Suspensão ocorreu após fala de Bolsonaro
A portaria 1576, editada por Terra, suspendeu o edital por 180 dias, prorrogáveis pelo mesmo período. A suspensão ocorreu seis dias depois de Bolsonaro revelar os nomes de quatro produções com temática LGBTQ+ que estavam disputando o edital nas categorias "diversidade de gênero" e "sexualidade" durante uma transmissão ao vivo em seu perfil nas redes sociais.
Na "live", Bolsonaro citou as produções "Sexo Reverso", "Transversais", "Afronte" e "Religare Queer" e disse que projetos como aqueles não tinham cabimento e que iriam "para o saco" sob sua gestão.
Discriminação
Para o MPF, contudo, o motivo real da suspensão é "a discriminação contra projetos com temática relacionada a lésbicas, gays, bissexuais, transexuais e travestis", dentre os quais os projetos citados pejorativamente por Bolsonaro na transmissão ao vivo de 15 de agosto.
O MPF afirma na ação que o objetivo da suspensão era impedir que os projetos mencionados pelo presidente tivessem a chance de vencer o concurso. Como não havia meio legal de tirar os quatro projetos do concurso em sua fase final, a "solução" encontrada pelo governo federal foi a de sacrificar todo o processo, alega o MPF na ação.
Além dos danos aos cofres públicos causados pela suspensão do concurso, o MPF afirma que "a discriminação contra pessoas LGBT promovida ou referendada por agentes públicos constitui grave ofensa aos princípios administrativos da honestidade, imparcialidade, legalidade e lealdade as instituições".
A ação lembra que em junho de 2019 o Supremo Tribunal Federal, na ação que criminalizou a homofobia, afirmou expressamente que "os homossexuais, os transgêneros e demais integrantes do grupo LGBT têm a prerrogativa, como pessoas livres e iguais em dignidade e direitos, de receber a igual proteção das leis e do sistema político-jurídico instituído pela Constituição da República, mostrando-se arbitrário e inaceitável qualquer estatuto que exclua, que discrimine, que fomente a intolerância, que estimule o desrespeito e que desiguale as pessoas em razão de sua orientação sexual ou de sua identidade de gênero".

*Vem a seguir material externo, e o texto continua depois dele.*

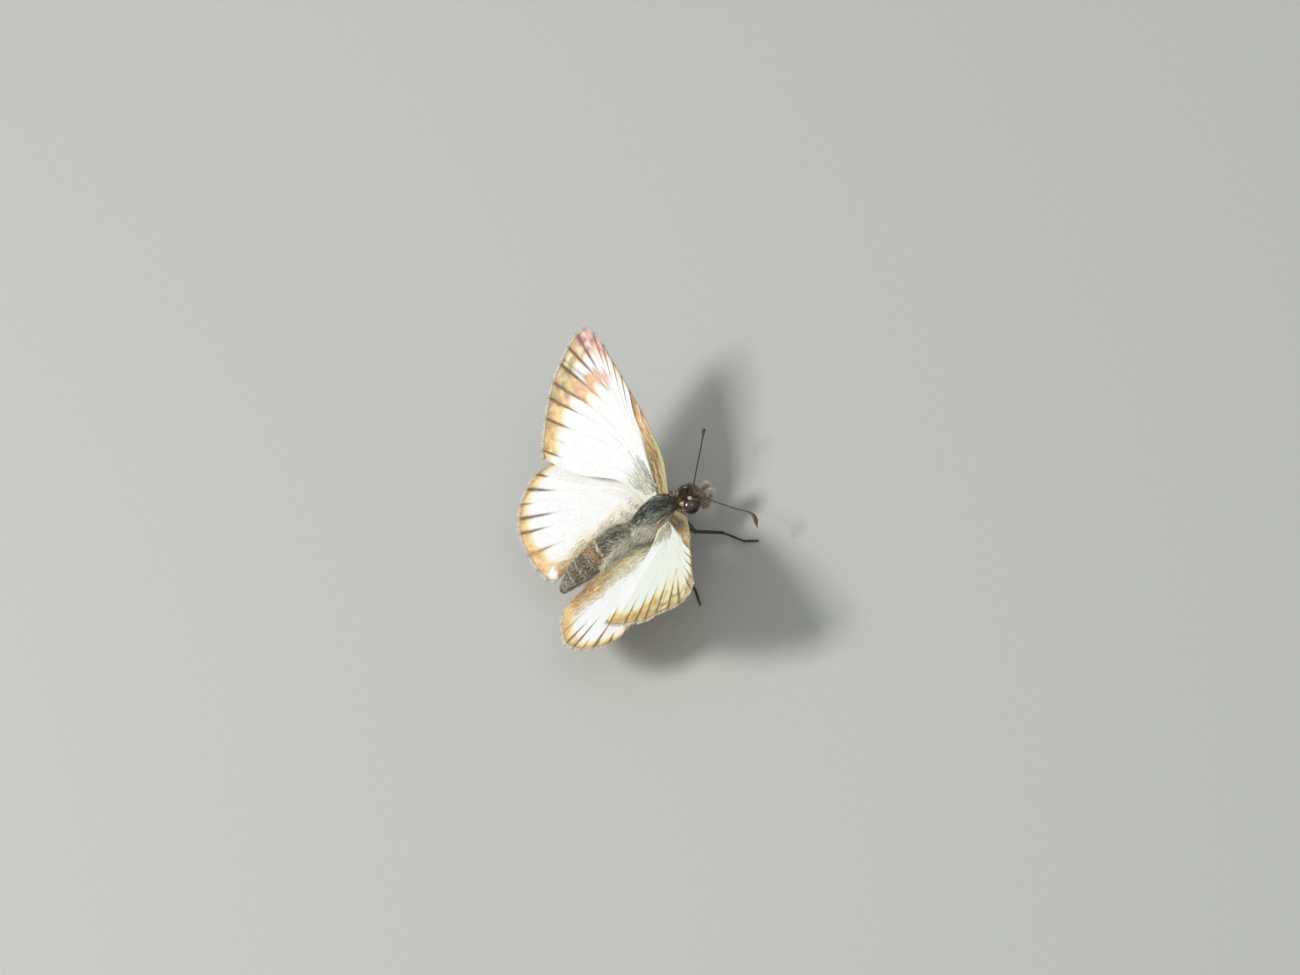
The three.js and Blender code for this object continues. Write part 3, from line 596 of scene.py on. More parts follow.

Terra é alvo de outras ações
A ação do MPF é a segunda proposta na Justiça Federal do Rio sobre o caso. Em agosto, o deputado federal Marcelo Calero (Cidadania-RJ), ex-ministro da Cultura na gestão Michel Temer (MDB), ajuizou uma ação popular para anular a portaria que cancelou o edital.
O deputado alega que a medida é inconstitucional. No final de agosto, a juíza Andréa de Araújo Peixoto, da 29ª Vara Federal do Rio, abriu a ação e deu 20 dias para o governo federal explicar a suspensão do edital.
Em agosto, procuradores da área de Meio Ambiente e Patrimônio Histórico do MPF-RJ, instauraram Inquérito Civil Público para apurar o caso.
A suspensão do edital causou a saída do secretário de Cultura do Ministério da Cidadania, Henrique Pires, que pediu demissão no dia 21 de agosto e saiu disparando contra o governo: "não vou bater palmas para a censura".
Ele prestou depoimento no inquérito do MPF, no último dia 26 de setembro e afirmou que considera que a suspensão do edital foi "imotivada", ou seja, não foi baseada em critérios legais.
Segundo as regras do edital, o Ministro da Cidadania e o Secretário Especial de Cultura, enquanto órgãos de direção superior, não participam legalmente do processo de seleção dos projetos.
Todavia, de acordo com o que foi apurado pelo MPF, no dia seguinte à manifestação de Bolsonaro, Terra determinou a elaboração de pareceres para uma minuta de portaria para a suspensão do concurso, justificando, para tanto, que a medida era necessária para a recomposição dos membros do Comitê Gestor do Fundo Setorial do Audiovisual.